# DATA LINES:
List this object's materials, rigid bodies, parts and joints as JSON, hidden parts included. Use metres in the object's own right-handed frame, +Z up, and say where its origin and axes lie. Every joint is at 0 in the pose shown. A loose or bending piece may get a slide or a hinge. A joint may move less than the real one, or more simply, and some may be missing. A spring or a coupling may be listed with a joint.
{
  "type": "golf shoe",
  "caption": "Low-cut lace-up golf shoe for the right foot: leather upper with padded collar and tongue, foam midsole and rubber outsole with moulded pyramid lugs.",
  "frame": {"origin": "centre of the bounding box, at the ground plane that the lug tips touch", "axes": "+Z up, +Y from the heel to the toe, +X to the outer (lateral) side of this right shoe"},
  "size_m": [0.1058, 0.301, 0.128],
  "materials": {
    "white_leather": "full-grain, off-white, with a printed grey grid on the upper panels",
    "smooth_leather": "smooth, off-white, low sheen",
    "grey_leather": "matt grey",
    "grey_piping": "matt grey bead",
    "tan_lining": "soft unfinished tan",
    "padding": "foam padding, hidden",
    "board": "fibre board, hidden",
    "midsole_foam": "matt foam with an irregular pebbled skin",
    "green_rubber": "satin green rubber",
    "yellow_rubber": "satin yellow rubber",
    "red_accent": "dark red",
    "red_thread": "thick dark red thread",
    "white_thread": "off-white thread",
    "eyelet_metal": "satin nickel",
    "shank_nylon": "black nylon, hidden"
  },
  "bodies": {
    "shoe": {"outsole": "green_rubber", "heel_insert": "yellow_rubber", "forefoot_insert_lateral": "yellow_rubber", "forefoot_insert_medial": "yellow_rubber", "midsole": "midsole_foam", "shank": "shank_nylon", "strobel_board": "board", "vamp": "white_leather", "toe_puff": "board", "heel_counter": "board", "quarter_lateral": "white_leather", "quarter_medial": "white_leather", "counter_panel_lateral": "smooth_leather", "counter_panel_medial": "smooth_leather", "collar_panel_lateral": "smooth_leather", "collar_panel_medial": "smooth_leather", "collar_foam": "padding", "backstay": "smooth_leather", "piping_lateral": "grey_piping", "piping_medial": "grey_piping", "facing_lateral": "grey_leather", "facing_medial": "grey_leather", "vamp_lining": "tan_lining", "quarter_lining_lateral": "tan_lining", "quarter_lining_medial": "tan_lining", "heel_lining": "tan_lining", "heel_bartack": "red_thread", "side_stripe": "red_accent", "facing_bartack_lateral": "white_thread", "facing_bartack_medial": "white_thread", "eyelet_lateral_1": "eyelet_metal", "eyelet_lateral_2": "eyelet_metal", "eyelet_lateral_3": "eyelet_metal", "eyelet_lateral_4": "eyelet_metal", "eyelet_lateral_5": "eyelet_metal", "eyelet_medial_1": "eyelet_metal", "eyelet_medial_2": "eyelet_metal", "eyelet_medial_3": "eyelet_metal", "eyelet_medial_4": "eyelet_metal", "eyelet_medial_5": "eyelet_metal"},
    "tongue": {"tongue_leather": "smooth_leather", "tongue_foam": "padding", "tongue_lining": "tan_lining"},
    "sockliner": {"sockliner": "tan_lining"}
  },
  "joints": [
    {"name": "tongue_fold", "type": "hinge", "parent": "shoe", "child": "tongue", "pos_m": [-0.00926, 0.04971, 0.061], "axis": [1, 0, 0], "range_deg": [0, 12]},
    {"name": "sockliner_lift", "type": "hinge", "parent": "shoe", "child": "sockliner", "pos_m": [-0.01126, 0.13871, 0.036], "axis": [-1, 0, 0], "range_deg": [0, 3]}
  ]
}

# WHAT TO DO:
Pick out the lines above containing the word "right", then copy them.

# IN RESPONSE:
List this object's materials, rigid bodies, parts and joints as JSON, hidden parts included. Use metres in the object's own right-handed frame, +Z up, and say where its origin and axes lie. Every joint is at 0 in the pose shown. A loose or bending piece may get a slide or a hinge. A joint may move less than the real one, or more simply, and some may be missing. A spring or a coupling may be listed with a joint.
  "caption": "Low-cut lace-up golf shoe for the right foot: leather upper with padded collar and tongue, foam midsole and rubber outsole with moulded pyramid lugs.",
  "frame": {"origin": "centre of the bounding box, at the ground plane that the lug tips touch", "axes": "+Z up, +Y from the heel to the toe, +X to the outer (lateral) side of this right shoe"},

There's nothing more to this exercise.